Rapperswil-Jona. – Er ist einer der grossen Namen der zeitgenössischen Krimiautoren, erlangte mit den in 15 Sprachen übersetzten Geschichten um seinen schrulligen „Kommissar Kostas Charitos“ Weltruhm, wirkte als Drehbuchautor der Fernsehkrimi-Serie „Anatomie eines Verbrechens“, schrieb mehrere Theaterstücke und machte sich nicht zuletzt durch seine Übersetzungen von Goethes Faust ins Griechische einen Namen.
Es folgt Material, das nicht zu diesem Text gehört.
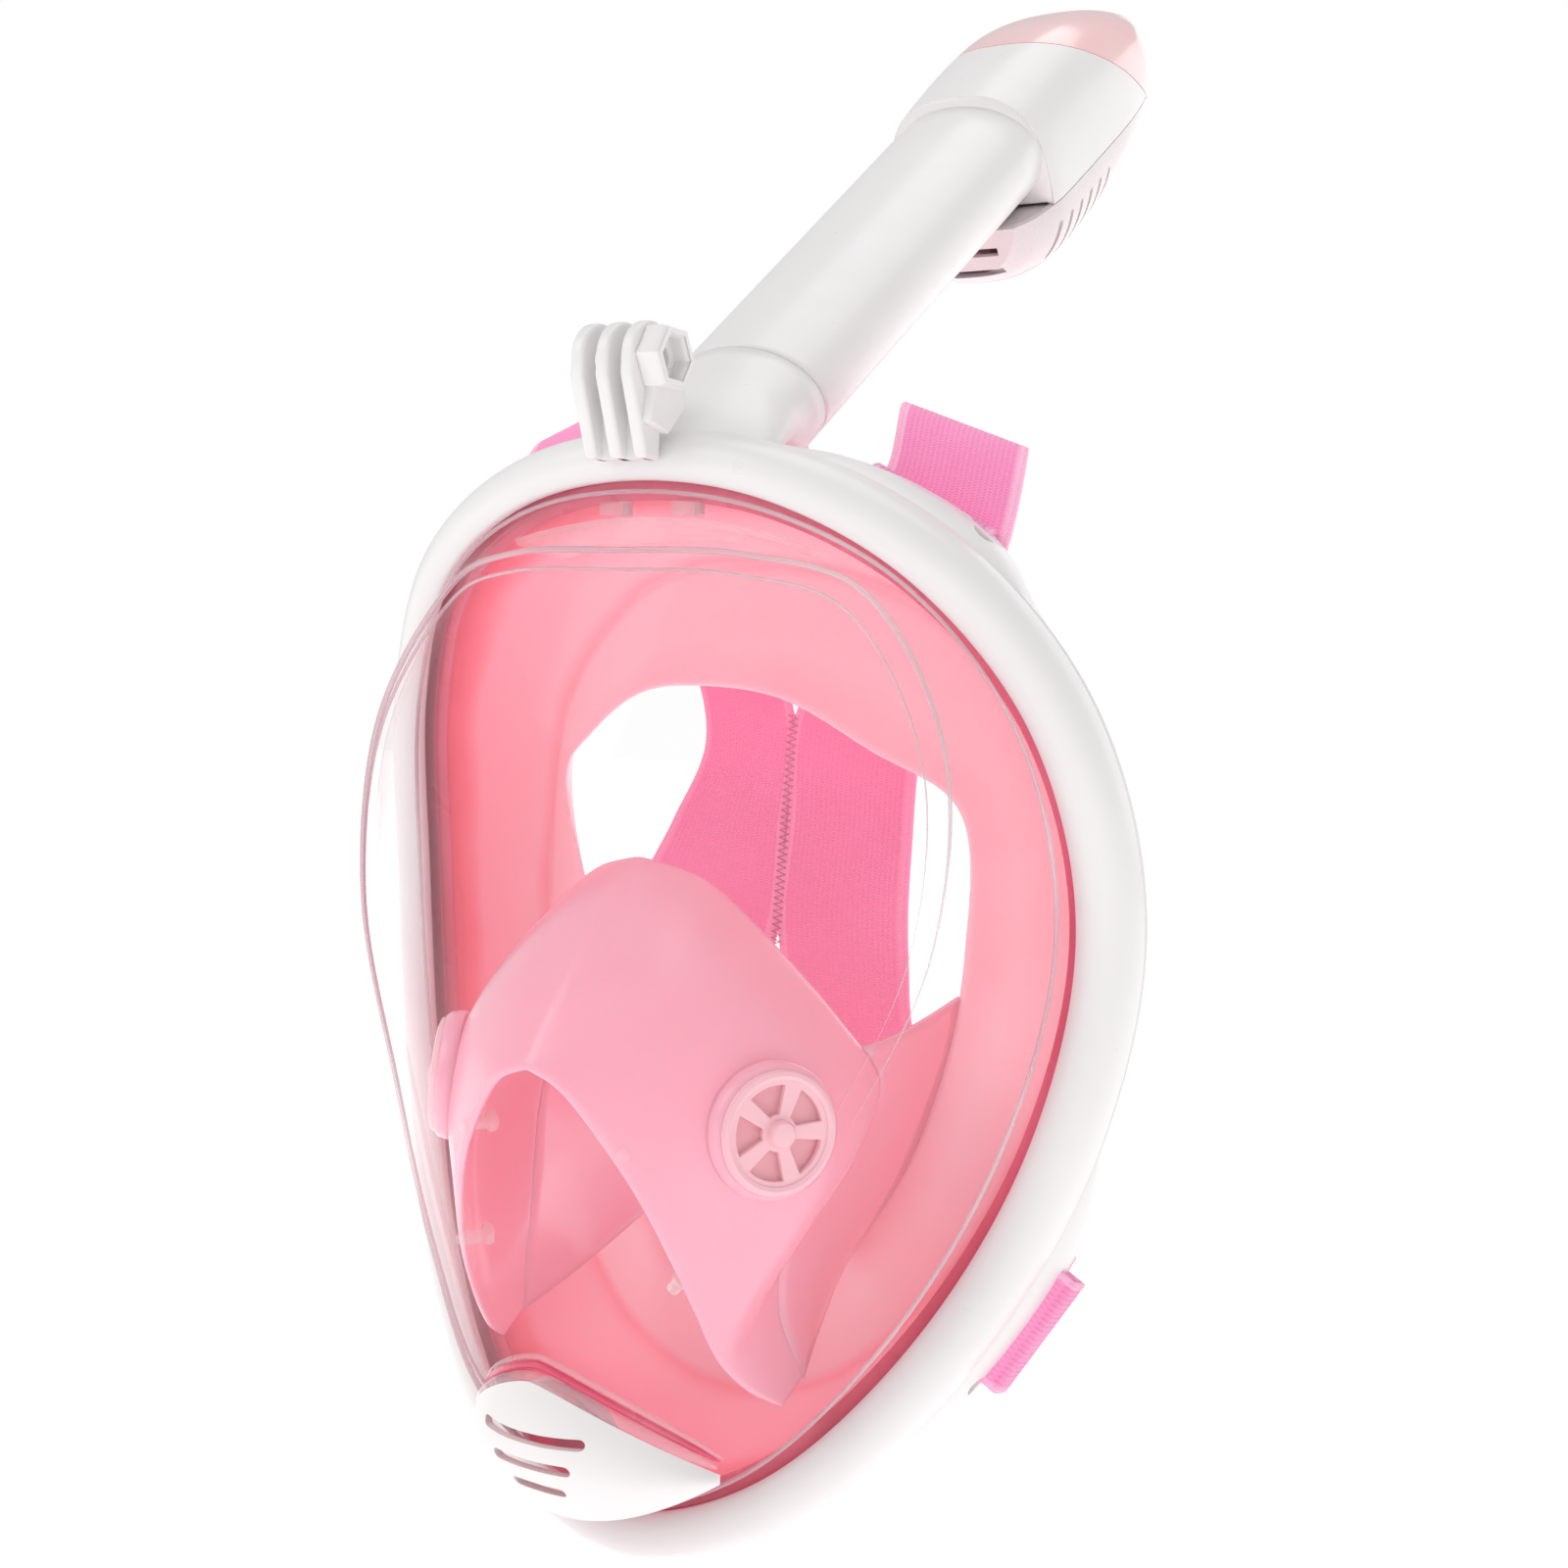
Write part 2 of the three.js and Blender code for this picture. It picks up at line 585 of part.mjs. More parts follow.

Seit vergangenem Jahr ist Petros Markaris Träger der Goethe-Medaille und kann auf zahlreiche weitere namhafte Auszeichnungen der Literaturwelt blicken. Allem voran aber ist er ein wunderbarer Erzähler, was sich nicht nur in seinen Büchern zeigt, sondern auch eindrücklich am vergangenen Samstag in Rapperswil-Jona zu erleben war. Hier besuchte er für einen von insgesamt nur zwei Vortragsabenden in der Schweiz das Kulturparkett von Yasar und Adriana Deger, die sich selbst damit einen Herzenswunsch erfüllen und diesen mit einer stattlichen Anzahl an Publikum teilen konnten. Dieses erlebte einen spannenden Abend voller ganz persönlicher, authentischer und sozialpolitisch kritischer Gedanken, an denen der Autor teilhaben liess.
Städte als Protagonisten
Markaris knüpfte dabei an die ihm gleichsam geliebten und mit wachen Augen beobachteten Städte an, die seine Lebensgeschichte massgeblich mitprägten: Istanbul, Athen und Wien. Denn 1937 als Sohn eines armenischen Kaufmannes und einer griechischen Mutter in Istanbul geboren, besuchte er das deutschsprachige St. Georgs-Kolleg in Istanbul und studierte später mehrere Jahre in Wien. Zwar betrieb er dieses Studium der Wirtschaftswissenschaften nicht mit dem vom Vater gewünschten Elan, sollte er doch dessen Nachfolge in seiner Importfirma antreten, doch erschloss er sich hier noch weiter die Sprache, die Kultur und den Oxident, wie er erzählte.
Überhaupt sollte es die Vielfalt der Sprachen und Ethnien sein, die ihn schon als Kind im multinationalen Istanbul seiner Kindheit faszinierten und prägten. Zwar waren diese ersten Jahre seines Lebens vor allem durch Einsamkeit geprägt, wie er erzählte. Ein in sich gekehrter, zurückgezogener Mensch ist Markaris aber nicht. Ganz im Gegenteil – schnell wird klar, dass er die Städte und deren Menschen liebt, sie in seinem von Veränderungen geprägten Leben bis heute beobachtet, in sich aufsaugt und in seinen Romanen widerspiegelt. Denn für ihn ist eine Stadt mehr als eine Örtlichkeit, in der ein Roman spielt – sie ist ein Protagonist, der den unerlässlichen sozialkulturellen Hintergrund für die Handlung liefert. Und in diesem bewegen sich dann seine Romanfiguren, welche von realen Persönlichkeiten inspiriert sind, wie er wissen liess.
Spannend und inspirierend
In diesem Sinne waren auch nicht nur seine Erzählungen im Rahmen des Vortrages besser als es jeder Reiseführer sein könnte. Sie wirkten nahezu inspirierend, die von ihm beschriebenen kleinen Schönheiten und Geheimnisse der Städte selbst entdecken zu wollen.
Gewürzt mit humorvollen und charmanten Anekdoten, aber auch mit einem kritischen Blick auf das Leben, die Veränderungen und die Entwicklungen liess er die Zuhörerschaft an seinen Beurteilungen teilhaben. So war nicht nur der langanhaltende Applaus zum Ende seines Vortrages mehr als gerechtfertigt, auch war es nachvollziehbar, dass das Publikum umgehend herbei strömte, um selbst mit diesem interessanten Menschen und Autor zu reden. Eines jedenfalls ist sicher: Der Vortrag und die Person Markaris machten Lust auf seine Bücher. Auf die nächste Neuerscheinung aus seiner Feder aber wird man noch bis in den nächsten April warten müssen. Dann wird sein neuer Roman „Zurück auf Start“ erscheinen, wie Ruth Geiger vom Zürcher Diogenes-Verlag in Aussicht stellen konnte.